Completed: 12/8/2021
An explanation of this piece of art
by Avi Rubin [age 16]
Introduction by Mom:
Since Avi has a brain injury from being acutely Lead poisoned at 7-months-old (with – among other impacts – his visual memory diagnosed as being in the 4th percentile when he was 7 years old) he uses computer tools like “text to speech” and “speech to text” for writing and reading narratives. In some way these tools are magical in what they allow him to do and in other ways they have a long way to go before they truly facilitate learning for people like Avi – with a diagnosed brain injury.
He is not yet able to read and write anywhere near grade level without assistance. His writing level (the mechanics of his writing – when writing by hand) is at about the 6th grade level – even though his level of comprehension and expression far exceeds his “official” grade level (which technically would be 11th grade/ high school.)
When information is presented using auditory tools (when Avi doesn’t have to struggle to read written text on a page) he understands concepts at the graduate-school level. Audiobooks are his best friend – but unfortunately most text books do not have an audiobook option. He is consciously and intentionally working on improving his reading and writing skills every day.
This is my final art project from my first college art class. The assignment was to do something about the human form or human nature.
I chose for the theme, the fact that there has been a lot of separation and uncooperativeness between the different scientific disciplines – and when they do work together, amazing discoveries are made — and how that is an analogy (in that, when not even the scientists can agree, it makes sense that there are deep cultural divides in our current system! And generally, the theme is about different people cooperating and maintaining a “base civility”, common ground and humanity.
Each feature is as follows:
- We were assigned to include five different textures/shading techniques and three mediums
- Each hand contains a different texture technique – starting from the red hand, and moving clockwise:
- The red hand is cross-hatching
- The orange hand is stippling, using circles
- The yellow hand is cross-contour
- The green hand is invented texture
- The blue hand is negative space, and
- The purple hand is gradient
- In each of the sections there are two images devoted to three of the fundamental fields of study (in my opinion):
- Two mathematical theoretical images
- two macro cosmos images &
- two micro cosmos images
- Starting with what looks like a spaceship, we have the Voyager – one of the farthest spacecraft ever sent away from earth
- Moving clockwise, we have the Golden Record – a message for extraterrestrial life included on Voyager
- Then we have a Daphnia, which is a microorganism
- Then a human neuron
- Then the Mandelbrot set – a famous fractal
- Then a Tesseract (as rendered as a 2D representation of a 4D cube)

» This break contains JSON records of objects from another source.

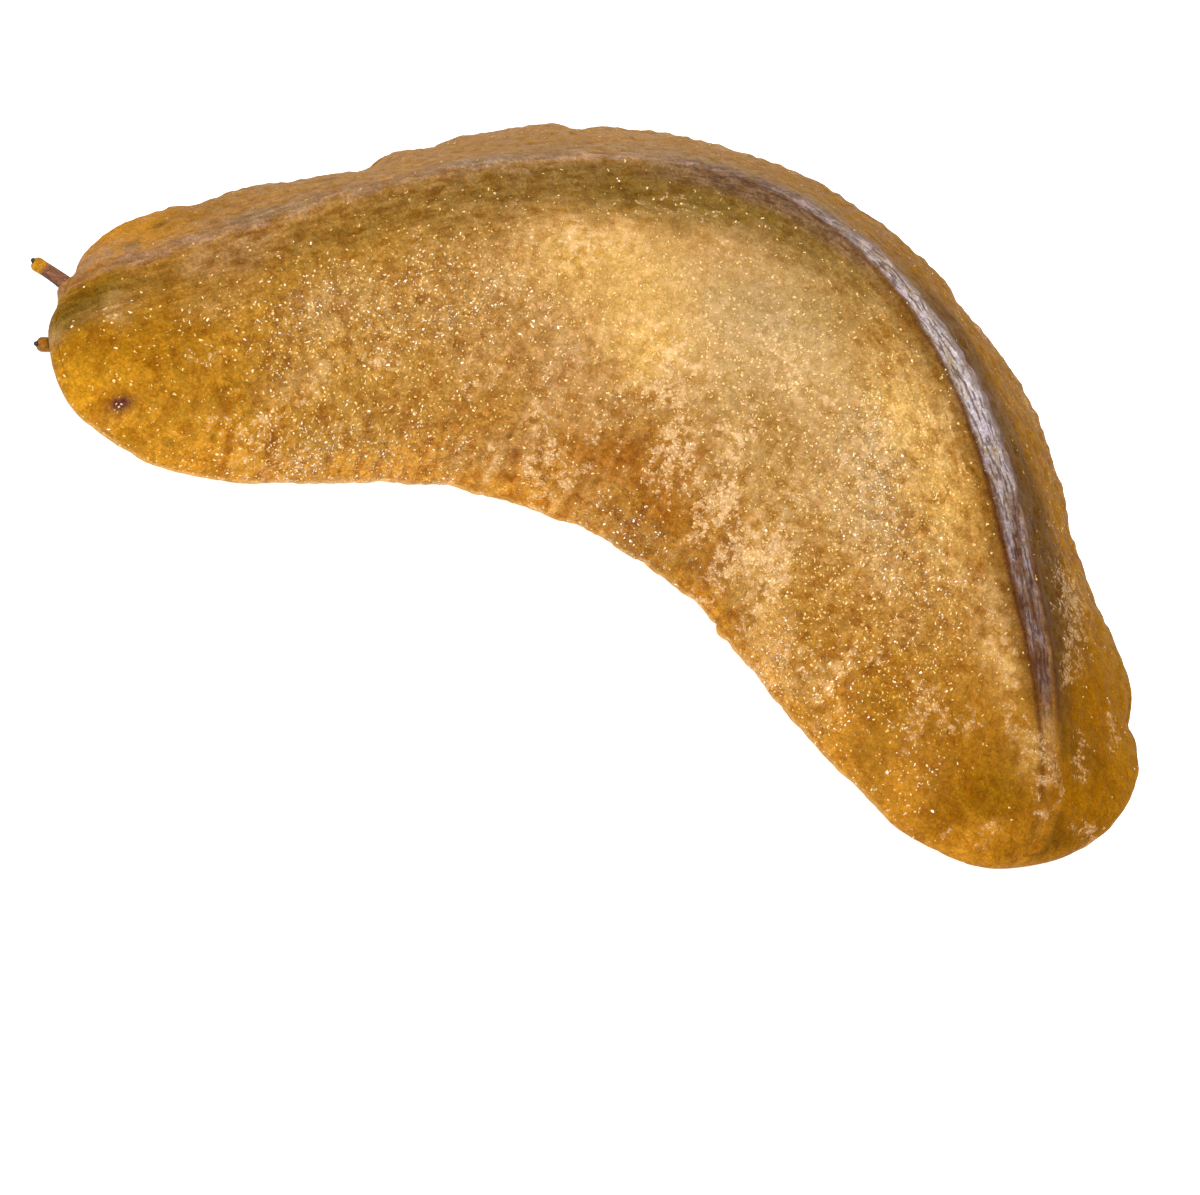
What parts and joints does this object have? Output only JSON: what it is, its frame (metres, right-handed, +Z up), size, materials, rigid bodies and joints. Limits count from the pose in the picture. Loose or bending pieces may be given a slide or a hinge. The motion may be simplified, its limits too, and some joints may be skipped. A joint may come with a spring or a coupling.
{
  "type": "pancake slug",
  "caption": "Life-size still model of a flattened slug at rest on its sole, its body bent to one side, with a low keel along the back and a thin wavy edge.",
  "frame": {"origin": "on the flat of the sole, under the middle of the body's length", "axes": "+Z up from the sole; +X from the head towards the tail; +Y to the outer side of the body's bend, which is the slug's right"},
  "size_m": [0.0767, 0.0446, 0.0145],
  "materials": {
    "wet_back_skin": "wet, finely granular amber and olive-brown skin with pale blotches",
    "pale_foot_skin": "soft, moist pale skin",
    "brown_head_skin": "moist brown skin",
    "black_eye": "small glossy black eye"
  },
  "bodies": {
    "root": {"back_front": "wet_back_skin", "back_fore": "wet_back_skin", "back_middle": "wet_back_skin", "back_rear": "wet_back_skin", "back_tail": "wet_back_skin", "foot_front": "pale_foot_skin", "foot_fore": "pale_foot_skin", "foot_middle": "pale_foot_skin", "foot_rear": "pale_foot_skin", "foot_tail": "pale_foot_skin", "head": "brown_head_skin", "eye_feeler_right": "brown_head_skin", "eye_feeler_left": "brown_head_skin", "lower_feeler_right": "brown_head_skin", "lower_feeler_left": "brown_head_skin", "eye_right": "black_eye", "eye_left": "black_eye"}
  },
  "joints": []
}
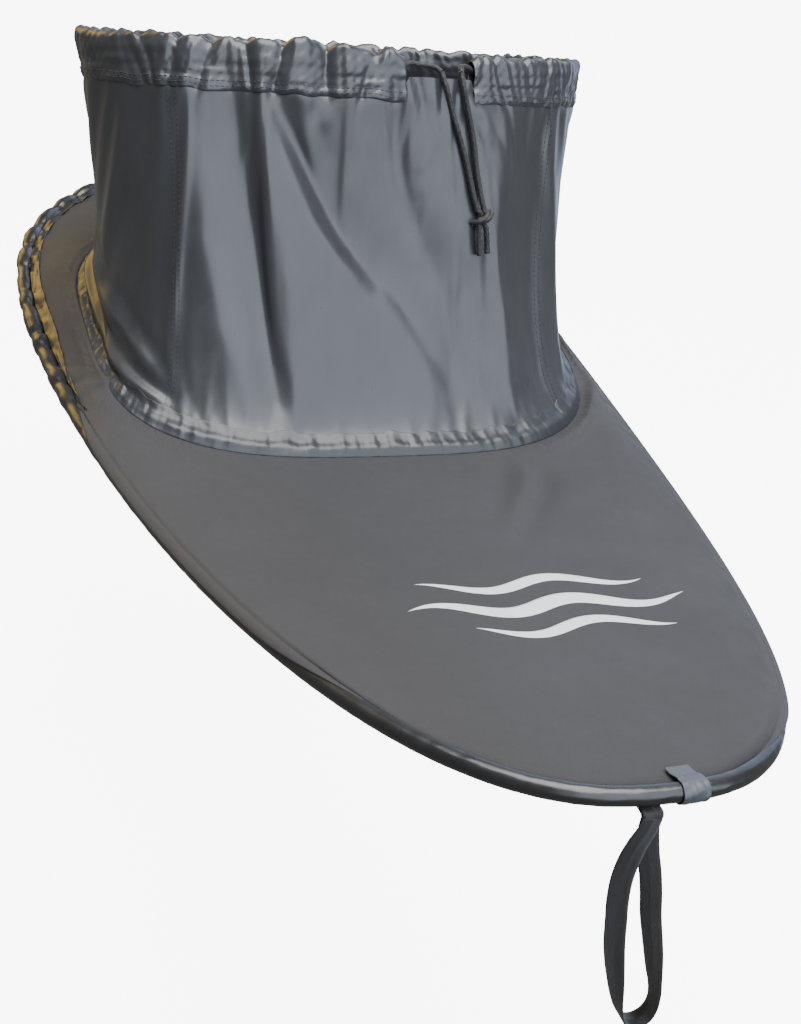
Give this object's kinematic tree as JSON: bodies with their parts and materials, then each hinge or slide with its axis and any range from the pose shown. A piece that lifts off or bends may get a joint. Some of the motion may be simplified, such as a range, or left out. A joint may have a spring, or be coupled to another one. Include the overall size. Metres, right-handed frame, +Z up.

- The mediums included are:
- watercolor
- gel pen
- oil pastel
- sharpie &
- colored pencil.
I had a lot of fun with it. It was quite a long project – the hardest bit might’ve been the mathematics of drawing the hexagon (which I still got a little bit wrong, but I’m very glad that some people like it! Thank you!)
Marisa Plemer says
I thought this project was very good and deserves an “A” grade because it was detailed, thoughtful, intelligent, and artistic. Congratulations!
Tamara says
Thank you so much for commenting! I will share your comment with my son!
Tamara
BONNIE MARIE says
THIS IS ABSOLUTELY BRILLIANT, TOUCHING, AND RICH WITH SYMBOLISM! I AM SO GLAD I FOLLOWED THE FACEBOOK LINK TO THIS TREASURE! YOURS IS A MIND THAT WILL HEAL AND ADVANCE THIS PLANET AND ALL ITS INHABITANTS!
Tamara says
Oh I cannot wait to share your comment with him! Thank you Bonnie!